Task statement: Starting from the line that contains "Keep writing the", copy every line exactly until the line that contains "for name in", which is also included.

Exercise materials:
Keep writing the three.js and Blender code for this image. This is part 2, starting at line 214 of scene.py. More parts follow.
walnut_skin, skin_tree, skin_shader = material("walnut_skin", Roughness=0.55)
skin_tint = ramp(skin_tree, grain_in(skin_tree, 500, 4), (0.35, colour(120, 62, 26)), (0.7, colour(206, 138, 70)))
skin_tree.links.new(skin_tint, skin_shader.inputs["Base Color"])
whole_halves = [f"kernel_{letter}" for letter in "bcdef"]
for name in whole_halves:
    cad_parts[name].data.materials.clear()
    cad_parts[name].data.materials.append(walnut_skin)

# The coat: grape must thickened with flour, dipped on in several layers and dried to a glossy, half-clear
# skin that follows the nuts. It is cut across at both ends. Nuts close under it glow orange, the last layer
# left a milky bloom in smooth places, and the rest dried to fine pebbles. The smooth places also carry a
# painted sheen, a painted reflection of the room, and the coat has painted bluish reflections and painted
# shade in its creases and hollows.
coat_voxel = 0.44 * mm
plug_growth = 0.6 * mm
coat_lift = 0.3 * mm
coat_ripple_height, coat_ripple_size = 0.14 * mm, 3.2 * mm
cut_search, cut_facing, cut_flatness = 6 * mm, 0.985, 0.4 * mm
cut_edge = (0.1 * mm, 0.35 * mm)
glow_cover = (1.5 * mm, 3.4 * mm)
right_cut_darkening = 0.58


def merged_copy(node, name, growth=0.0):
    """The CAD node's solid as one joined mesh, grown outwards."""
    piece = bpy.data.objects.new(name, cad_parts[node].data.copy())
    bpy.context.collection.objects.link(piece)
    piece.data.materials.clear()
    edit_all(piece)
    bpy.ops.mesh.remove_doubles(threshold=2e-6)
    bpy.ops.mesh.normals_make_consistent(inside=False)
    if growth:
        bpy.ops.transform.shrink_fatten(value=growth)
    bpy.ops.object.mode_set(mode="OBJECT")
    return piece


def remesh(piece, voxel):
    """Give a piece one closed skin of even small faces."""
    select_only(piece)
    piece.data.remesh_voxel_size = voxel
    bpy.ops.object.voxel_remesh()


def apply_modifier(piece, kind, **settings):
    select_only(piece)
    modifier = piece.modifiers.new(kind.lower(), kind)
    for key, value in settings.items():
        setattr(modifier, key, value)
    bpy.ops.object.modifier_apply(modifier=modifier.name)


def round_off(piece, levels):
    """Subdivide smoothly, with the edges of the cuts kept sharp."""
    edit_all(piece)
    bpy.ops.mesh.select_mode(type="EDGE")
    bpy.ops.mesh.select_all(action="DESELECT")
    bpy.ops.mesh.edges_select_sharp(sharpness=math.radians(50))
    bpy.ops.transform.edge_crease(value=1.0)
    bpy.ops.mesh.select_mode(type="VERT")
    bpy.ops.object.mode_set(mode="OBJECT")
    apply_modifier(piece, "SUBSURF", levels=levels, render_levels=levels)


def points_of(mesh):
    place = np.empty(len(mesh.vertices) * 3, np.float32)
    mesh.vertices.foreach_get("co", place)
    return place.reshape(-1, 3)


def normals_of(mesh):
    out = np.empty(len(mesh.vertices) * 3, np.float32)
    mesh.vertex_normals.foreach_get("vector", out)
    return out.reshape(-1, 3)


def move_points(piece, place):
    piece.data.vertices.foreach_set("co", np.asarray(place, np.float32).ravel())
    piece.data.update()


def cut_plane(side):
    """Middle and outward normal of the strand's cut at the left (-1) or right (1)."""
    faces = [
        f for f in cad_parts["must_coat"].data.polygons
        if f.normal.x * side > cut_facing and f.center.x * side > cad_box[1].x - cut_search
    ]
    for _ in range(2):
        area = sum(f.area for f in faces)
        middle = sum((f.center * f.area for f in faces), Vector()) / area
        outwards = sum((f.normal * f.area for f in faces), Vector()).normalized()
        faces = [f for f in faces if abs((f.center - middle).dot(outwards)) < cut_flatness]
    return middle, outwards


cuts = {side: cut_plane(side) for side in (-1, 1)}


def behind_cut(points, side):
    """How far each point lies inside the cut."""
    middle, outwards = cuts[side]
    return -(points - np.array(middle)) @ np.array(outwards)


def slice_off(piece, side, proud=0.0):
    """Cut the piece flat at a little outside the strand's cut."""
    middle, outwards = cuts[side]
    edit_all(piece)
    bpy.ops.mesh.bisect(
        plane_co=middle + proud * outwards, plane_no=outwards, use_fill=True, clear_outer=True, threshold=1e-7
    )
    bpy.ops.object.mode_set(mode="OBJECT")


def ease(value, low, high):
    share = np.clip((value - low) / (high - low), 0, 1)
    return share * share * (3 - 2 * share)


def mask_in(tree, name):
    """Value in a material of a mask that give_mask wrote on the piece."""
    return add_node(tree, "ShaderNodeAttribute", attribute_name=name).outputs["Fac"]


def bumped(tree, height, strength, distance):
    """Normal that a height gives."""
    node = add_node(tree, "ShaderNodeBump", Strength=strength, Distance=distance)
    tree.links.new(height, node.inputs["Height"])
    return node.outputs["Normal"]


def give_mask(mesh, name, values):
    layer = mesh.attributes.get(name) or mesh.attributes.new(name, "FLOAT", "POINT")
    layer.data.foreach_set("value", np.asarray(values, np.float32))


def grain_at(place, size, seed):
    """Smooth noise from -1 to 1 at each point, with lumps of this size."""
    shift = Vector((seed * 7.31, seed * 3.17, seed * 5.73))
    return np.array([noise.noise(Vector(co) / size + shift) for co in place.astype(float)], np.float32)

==

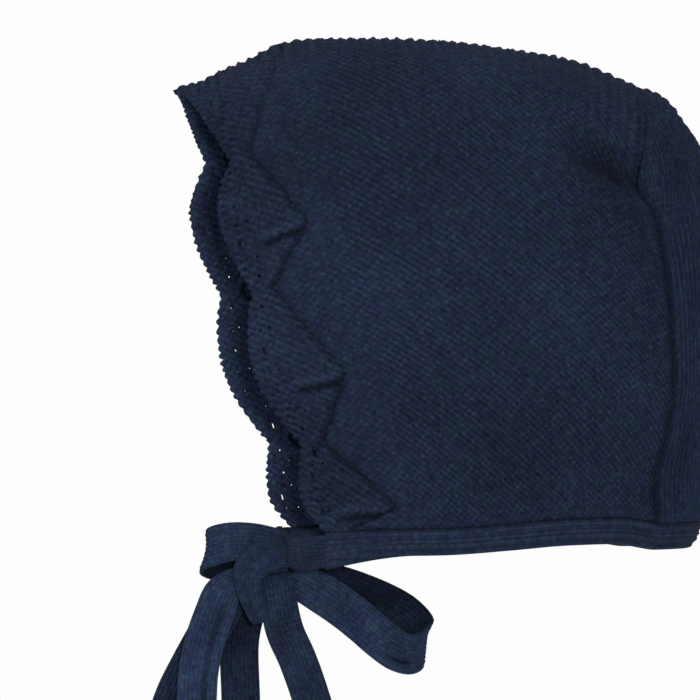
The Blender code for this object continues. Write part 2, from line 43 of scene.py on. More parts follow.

Problem solution:
Keep writing the three.js and Blender code for this image. This is part 2, starting at line 214 of scene.py. More parts follow.
walnut_skin, skin_tree, skin_shader = material("walnut_skin", Roughness=0.55)
skin_tint = ramp(skin_tree, grain_in(skin_tree, 500, 4), (0.35, colour(120, 62, 26)), (0.7, colour(206, 138, 70)))
skin_tree.links.new(skin_tint, skin_shader.inputs["Base Color"])
whole_halves = [f"kernel_{letter}" for letter in "bcdef"]
for name in whole_halves:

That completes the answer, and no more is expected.